Detalle de «La lectura de la Biblia», de Elisabeth Baumann – Colección privada
¿Qué perseguimos cuando escuchamos una conferencia, asistimos a una obra de teatro, leemos un libro o, en definitiva, entramos en contacto con cualquier tipo texto? En la primera parte de Este es el libro de los mandamientos de Dios, una de sus primeras clases, Santo Tomás explicita lo que todos buscamos en un buen orador o en una buena lectura: enseñanza para la ignorancia, deleite para el tedio y conmoción, o estímulo, para la torpeza.
Estos tres beneficios se encuentran de manera eminente en la Sagrada Escritura. El Doctor Angélico expone que la Sacra Pagina —como los medievales llamaban a la Biblia— enseña firmemente por la verdad eterna de sus palabras, deleita por su utilidad y convence con eficacia por la fuerza de su autoridad.

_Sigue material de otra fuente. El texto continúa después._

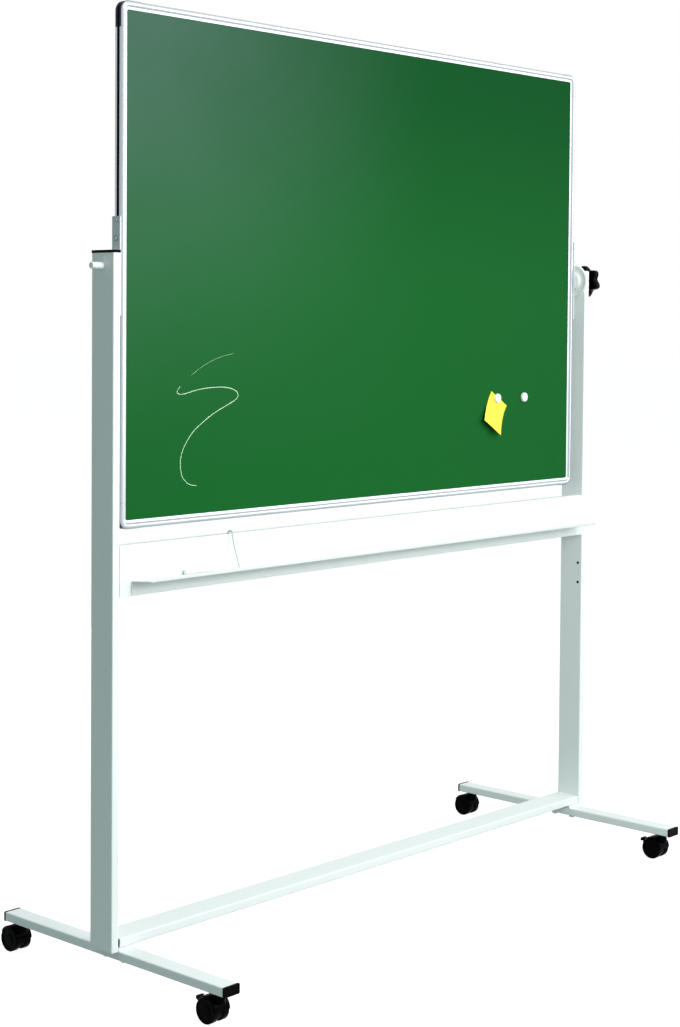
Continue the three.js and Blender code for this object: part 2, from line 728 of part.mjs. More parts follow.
function acrossLever(outline) {
  const section = outline.map(([y, z]) => new THREE.Vector2(y, z));
  const rings = [-1, 1].map((side) => section.map((p) => (
    new THREE.Vector3((side * LEVER_WIDTH) / 2, p.x, p.y))));
  return loft(section, rings);
}

function brakeLever() {
  const [y, z] = knucklePlace;
  const half = LEVER_WIDTH / 2;
  const knuckle = bar('x', LEVER_KNUCKLE_RADIUS, -half, half, [0, y, z], 16);
  const pinReach = half + SEAT + EAR_THICKNESS;
  const pin = bar('x', LEVER_PIN_RADIUS, -pinReach, pinReach, [0, y, z], 12);
  const t = LEVER_THICKNESS / 2;
  const [middleY, middleZ] = [(y + LEVER_REACH) / 2, (z + LEVER_TIP_HEIGHT) / 2];
  const tab = acrossLever([
    [y, z + LEVER_KNUCKLE_RADIUS - t / 2],
    [y, z - t],
    [middleY, middleZ - t],
    [LEVER_REACH - 1, LEVER_TIP_HEIGHT - t],
    [LEVER_REACH, LEVER_TIP_HEIGHT],
    [LEVER_REACH - 1, LEVER_TIP_HEIGHT + t],
    [middleY, middleZ + 2 * t],
  ]);
  const touching = WHEEL_RADIUS / Math.cos(Math.PI / WHEEL_STEPS) + SEAT;
  const shoe = acrossLever([
    [y - t, z],
    beforeBraking(polar(touching, SHOE_ANGLE)),
    beforeBraking(polar(touching + SHOE_THICKNESS, SHOE_ANGLE)),
    [y + t, z],
  ]);
  return join(knuckle, pin, tab, shoe);
}

// One wheel of a pair. Its open side faces the rib at x = 0, and a flat of its
// tread lies on the floor.
function castorWheel() {
  const inside = HOOD_RIB / 2 + RUNNING;
  const outside = inside + WHEEL_WIDTH;
  const bore = AXLE_PIN_RADIUS + RUNNING;
  const tread = WHEEL_RADIUS / Math.cos(Math.PI / WHEEL_STEPS);
  const face = tread - WHEEL_SHOULDER;
  return turned([
    [bore, inside],
    [tread, inside],
    [tread, outside - WHEEL_SHOULDER],
    [tread - WHEEL_SHOULDER / 4, outside - WHEEL_SHOULDER / 4],
    [face, outside],
    [face - WHEEL_DISH, outside - WHEEL_DISH],
    [WHEEL_HUB_RADIUS + WHEEL_DISH, outside - WHEEL_DISH],
    [WHEEL_HUB_RADIUS, outside],
    [0, outside],
    [0, outside - WHEEL_WEB],
    [bore, outside - WHEEL_WEB],
    [bore, inside],
  ], WHEEL_STEPS).rotateX(Math.PI / WHEEL_STEPS).translate(0, CASTOR_TRAIL, WHEEL_RADIUS);
}

// Socket pressed into the foot, with the flange that the castor turns against
function castorSocket() {
  const bore = STEM_RADIUS + RUNNING;
  const top = SOCKET_DEPTH;
  return turned([
    [bore, -SOCKET_FLANGE],
    [SOCKET_RADIUS, -SOCKET_FLANGE],
    [SOCKET_RADIUS, -SEAT],
    [SOCKET_BODY_RADIUS, -SEAT],
    [SOCKET_BODY_RADIUS, top],
    [bore, top],
    [bore, -SOCKET_FLANGE],
  ], 16).rotateY(-Math.PI / 2).translate(0, 0, CASTOR_HEIGHT);
}

function castor(name, x, y, braked) {
  const group = new THREE.Group();
  group.position.set(x, y, 0);
  const wheel = castorWheel();
  group.add(piece(`${name}_castor_socket`, castorSocket(), DARK_NYLON));
  group.add(piece(`${name}_castor_hood`, castorHood(braked), DARK_NYLON));
  group.add(piece(`${name}_right_wheel`, wheel, DARK_NYLON));
  group.add(piece(`${name}_left_wheel`, mirroredX(wheel), DARK_NYLON));
  if (braked) group.add(piece(`${name}_brake_lever`, brakeLever(), DARK_NYLON));
  return group;
}

function magnet() {
  const back = -panelHalfThickness - SEAT;
  const front = back - MAGNET_HEIGHT;
  return turned([
    [0, back],
    [MAGNET_RADIUS - MAGNET_EDGE / 2, back],
    [MAGNET_RADIUS, back - MAGNET_EDGE / 2],
    [MAGNET_RADIUS - MAGNET_EDGE / 2, front + MAGNET_EDGE],
    [MAGNET_RADIUS - 2 * MAGNET_EDGE, front],
    [0, front],
  ]).rotateZ(Math.PI / 2);
}

// Assembly

function boardAssembly() {
  const group = new THREE.Group();
  group.position.z = pivotHeight;
  const coreFront = -CORE_THICKNESS / 2;
  group.add(piece('board_core', panelLayer(CORE_THICKNESS, coreFront), FIBREBOARD));
  const sheetFront = coreFront - BOND - SHEET_THICKNESS;
  group.add(piece('green_writing_sheet', panelLayer(SHEET_THICKNESS, sheetFront), GREEN_ENAMEL));
  const backFront = CORE_THICKNESS / 2 + BOND;
  group.add(piece('white_writing_sheet', panelLayer(SHEET_THICKNESS, backFront), WHITE_ENAMEL));
  const sides = {
    top: { along: 'x', sign: 1 },
    bottom: { along: 'x', sign: -1 },
    left: { along: 'z', sign: -1 },
    right: { along: 'z', sign: 1 },
  };
  for (const [name, side] of Object.entries(sides)) {
    group.add(piece(`${name}_frame_profile`, straightProfile(side), ALUMINIUM));
  }
  for (const [nameX, signX] of [['left', -1], ['right', 1]]) {
    for (const [nameZ, signZ] of [['top', 1], ['bottom', -1]]) {
      group.add(piece(`${nameZ}_${nameX}_frame_corner`, cornerProfile(signX, signZ), ALUMINIUM));
    }
  }
  const axleInCap = outerX + AXLE_CAP_LENGTH - AXLE_CAP_END - 1;
  const axleInKnob = outerX + WASHER_THICKNESS + KNOB_BORE_DEPTH;
  group.add(piece('left_pivot_bracket', mirroredX(pivotBracket(axleInCap)), GREY_STEEL));
  group.add(piece('right_pivot_bracket', pivotBracket(axleInKnob), GREY_STEEL));
  group.add(piece('left_axle_cap', mirroredX(axleCap()), WHITE_PLASTIC));
  group.add(piece('clamp_washer', clampWasher(), ZINC));
  group.add(piece('clamp_knob', clampKnob(), BLACK_PLASTIC));
  [0, 1].forEach((i) => {
    const fromEdge = MAGNETS_FROM_EDGE - MAGNET_PITCH * (i - 0.5);
    const place = [halfWidth - fromEdge, 0, MAGNETS_ABOVE_EDGE - halfHeight];
    group.add(piece(`magnet_${i + 1}`, magnet(), WHITE_PLASTIC, place));
  });
  return group;
}

function sidePieces(name, sign) {
  const group = new THREE.Group();
  const side = (geometry) => (sign > 0 ? geometry : mirroredX(geometry));
  const middle = sign * (innerX + TUBE_NARROW / 2);
  const footX = sign * footCentre;
  group.add(piece(`${name}_upright`, side(upright()), WHITE_STEEL));
  const cap = tubePlug(TUBE_NARROW, TUBE_WIDE, CAP_FLANGE);
  group.add(piece(`${name}_upright_cap`, cap, BLACK_PLASTIC, [middle, 0, uprightTop + SEAT]));
  group.add(piece(`${name}_foot`, side(foot()), WHITE_STEEL));
  group.add(piece(`${name}_rail_mount`, side(railMount()), WHITE_STEEL));
  const tubeEnd = FOOT_LENGTH / 2 - FOOT_CAP_FLANGE + SEAT;
  const capZ = footBottom + FOOT_HEIGHT / 2;
  group.add(piece(`${name}_front_foot_cap`, footCap(), BLACK_PLASTIC, [footX, -tubeEnd, capZ]));
  const rearCap = footCap().rotateZ(Math.PI);
  group.add(piece(`${name}_rear_foot_cap`, rearCap, BLACK_PLASTIC, [footX, tubeEnd, capZ]));
  boltPlaces.forEach((y, i) => {
    const word = ['front', 'rear'][i];
    group.add(piece(`${name}_${word}_foot_bolt`, footBolt(), ZINC, [footX, y, footBottom]));
  });
  group.add(castor(`${name}_front`, footX, -castorY, true));
  group.add(castor(`${name}_rear`, footX, castorY, false));
  return group;
}

function standAssembly() {
  const group = new THREE.Group();
  group.add(sidePieces('left', -1), sidePieces('right', 1));
  group.add(piece('crossbar', crossbar(), WHITE_STEEL));
  group.add(piece('chalk_tray', chalkTray(), WHITE_STEEL));
  group.add(piece('wire_stay', wireStay(), WHITE_STEEL, [WIRE_FROM_UPRIGHT - innerX, 0, 0]));
  group.add(piece('bottom_rail', bottomRail(), WHITE_STEEL));
  group.add(piece('left_pivot_bush', mirroredX(pivotBush()), WHITE_PLASTIC, [0, 0, pivotHeight]));
  group.add(piece('friction_disc', frictionDisc(), WHITE_PLASTIC, [0, 0, pivotHeight]));
  const chalkStart = -innerX + TRAY_END_INSET + CHALK_FROM_TRAY_END;
  const chalkFromPanel = CHALK_RADIUS + 2 * SEAT + SHEET_STEEL;
  const chalk = bar('x', CHALK_RADIUS, 0, CHALK_LENGTH, [0, 0, 0], 16);
  group.add(piece('chalk_stick', chalk, CHALK_WHITE, [
    chalkStart,
    tubeFront - chalkFromPanel,
    shelfTop(chalkFromPanel) + CHALK_RADIUS + SEAT,
  ]));
  return group;
}

const whiteboard = new THREE.Group();
whiteboard.add(standAssembly(), boardAssembly());

// The origin is on the floor, under the middle of the whole outline
const outline = new THREE.Box3().setFromObject(whiteboard);
const centre = outline.getCenter(new THREE.Vector3());
whiteboard.position.set(-centre.x, -centre.y, -outline.min.z);

export default whiteboard;
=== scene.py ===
# %% [markdown]
# # Revolving writing board
#
# An enamelled steel writing board in a slim aluminium frame turns about a level axle
# between two white steel uprights. The uprights stand on a rail and two feet with twin
# wheel castors. The CAD frame gives every place and size; this script gives the object
# its finer edges, its finishes, its screws, its note and its chalk.

# %% Start from the CAD frame
import math

import bmesh
import bpy
from mathutils import Matrix, Vector


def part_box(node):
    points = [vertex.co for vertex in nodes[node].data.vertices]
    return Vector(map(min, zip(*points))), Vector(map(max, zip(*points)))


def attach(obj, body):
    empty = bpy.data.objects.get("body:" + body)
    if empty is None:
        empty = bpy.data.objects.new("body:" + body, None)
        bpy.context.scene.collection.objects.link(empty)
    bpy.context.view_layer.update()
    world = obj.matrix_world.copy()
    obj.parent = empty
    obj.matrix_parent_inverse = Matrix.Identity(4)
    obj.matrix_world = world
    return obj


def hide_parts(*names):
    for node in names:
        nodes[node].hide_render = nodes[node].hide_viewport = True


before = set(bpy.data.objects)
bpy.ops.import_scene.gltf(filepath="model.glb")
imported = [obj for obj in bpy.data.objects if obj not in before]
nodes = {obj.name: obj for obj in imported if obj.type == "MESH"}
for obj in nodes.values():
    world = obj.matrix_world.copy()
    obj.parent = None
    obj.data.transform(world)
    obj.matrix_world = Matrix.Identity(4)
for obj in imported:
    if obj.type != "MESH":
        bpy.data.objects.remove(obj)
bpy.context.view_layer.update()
print("CAD nodes:", len(nodes))

# %% [markdown]
# ## Where things are
#
# Sizes are written in millimetres as on a drawing. The middle of the board is the
# datum: X runs along the board, Y from its green side to its white side, Z up.

# %% Units, datum and small helpers
MM = 0.001


def middle(node):
    low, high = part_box(node)
    return Vector([(a + b) / 2 for a, b in zip(low, high)])


DATUM = middle("board_core")


def at(x, y, z):
    """A place given in millimetres from the middle of the board."""
    return DATUM + Vector((x, y, z)) * MM


def put(obj, body, slot, *replaced, finish=None):
    """Gives a piece its finish and its body, and hides the CAD nodes that it stands for.

    The finish is the one of the record's slot, unless another is named."""
    obj.data.materials.clear()
    obj.data.materials.append(FINISH[finish or slot])
    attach(obj, body)
    if replaced:
        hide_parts(*replaced)


def new_object(name, data):
    obj = bpy.data.objects.new(name, data)
    bpy.context.scene.collection.objects.link(obj)
    return obj


def new_mesh(name, points, faces=()):
    mesh = bpy.data.meshes.new(name)
    mesh.from_pydata(points, [], faces)
    return mesh


def node(tree, kind, settings=None, **inputs):
    """Adds a node to a shader or geometry tree.

    An input is a constant, a socket, or a node whose first output is taken. Where two
    inputs have one name, _2 is the input at place 2."""
    made = tree.nodes.new(kind)
    for key, value in (settings or {}).items():
        setattr(made, key, value)
    for key, value in inputs.items():
        socket = made.inputs[int(key[1:]) if key[0] == "_" else key.replace("_", " ")]
        if isinstance(value, bpy.types.Node):
            value = value.outputs[0]
        if isinstance(value, bpy.types.NodeSocket):
            tree.links.new(value, socket)
        else:
            socket.default_value = value
    return made


print("board centre (m):", tuple(round(v, 4) for v in DATUM))

# %% [markdown]
# ## Camera
#
# The photograph was taken from the left end, a little below the middle of the board.
# The place, the focal length and the shift come from a fit to the corners of the board.

# %% Camera
PHOTO_WIDTH, PHOTO_HEIGHT = 680, 1027
FOCAL_PIXELS = 1891.541
CENTRE_X, CENTRE_Y = 240.0, 390.76
EYE = (-3163.919, -2657.671, -100.864)
YAW, PITCH, ROLL = (math.radians(v) for v in (-45.966, 2.141, 0.319))
SENSOR, FARTHEST = 36, 200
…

En nuestro siglo, cuando el torbellino de doctrinas vacías provoca la extraña sensación de que todo es caos, mentira e ilusión, ¿Dónde hallaremos la enseñanza segura que sacia el deseo natural del hombre por la verdad, sino en aquella «ley que subsiste eternamente» (Bar 4, 1)?
El Aquinate señala que el carácter eterno de la doctrina de las Escrituras proviene de la autoridad divina que la promulgó: «El Señor de los ejércitos lo ha decretado, y ¿Quién podrá invalidarlo?» (Is 14, 27). En efecto, «no es Dios un hombre, para mentir, ni hijo de hombre, para volverse atrás» (Núm 23, 19). Y decía de sí mismo: «Yo, el Señor, no he cambiado» (Mal 3, 6).
La Palabra de Dios también mueve la voluntad por su necesidad. Cuando menciona la conmoción, Santo Tomás no se refiere a un mero estremecimiento interior y sentimental, sino a un incentivo para actuar de manera virtuosa: «con-mover». De hecho, el hombre será juzgado según sus acciones en esta vida. ¿Cómo actuar con rectitud y santidad si no es guiados por la luz divina e impulsados por la caridad? Así pues, la verdad contenida en las Escrituras, alimentando la fe y el amor, nos empuja a las buenas obras, sin las cuales nadie se salvará.
La Biblia, por lo tanto, posee una autoridad que convence a quien entra en contacto con ella. Esa autoridad se muestra eficaz por tres motivos: primero, por su origen, que es Dios; segundo, por la necesidad de creer, ya que así lo manda Cristo; tercero, por la uniformidad de su enseñanza.
Además de instruir con seguridad la inteligencia y robustecer la voluntad, la Sacra Pagina también deleita y atrae por su utilidad: «Yo soy el Señor, tu Dios, el que te instruye para tu provecho» (Is 48, 17). Útil es cualquier bien que nos ayude a alcanzar otro mayor. En este sentido, la proficuidad de la Sagrada Escritura se revela máxima y universal, porque nos conduce al mejor de todos los bienes: «Los que la guardan alcanzarán la vida» (Bar 4, 1).
¿Qué vida es ésa? Según el Aquinate, se divide en tres: la vida de la gracia, por la cual participamos —¡ya en esta tierra!— de la propia vida divina; la de la justicia, que consiste en buenas obras —imposibles de practicar sin auxilio celestial—; y la de la gloria, en la cual veremos a Dios tal como es.
En resumen, las Escrituras, junto con la Sagrada Tradición, constituyen el «mapa» que Dios les ha dado a los hombres para que encuentren el camino que anticipa y conduce a la patria celestial: «El que se concentra en una ley perfecta, la de la libertad, y permanece en ella, no como oyente olvidadizo, sino poniéndola en práctica, ese será dichoso al practicarla» (Sant 1, 25).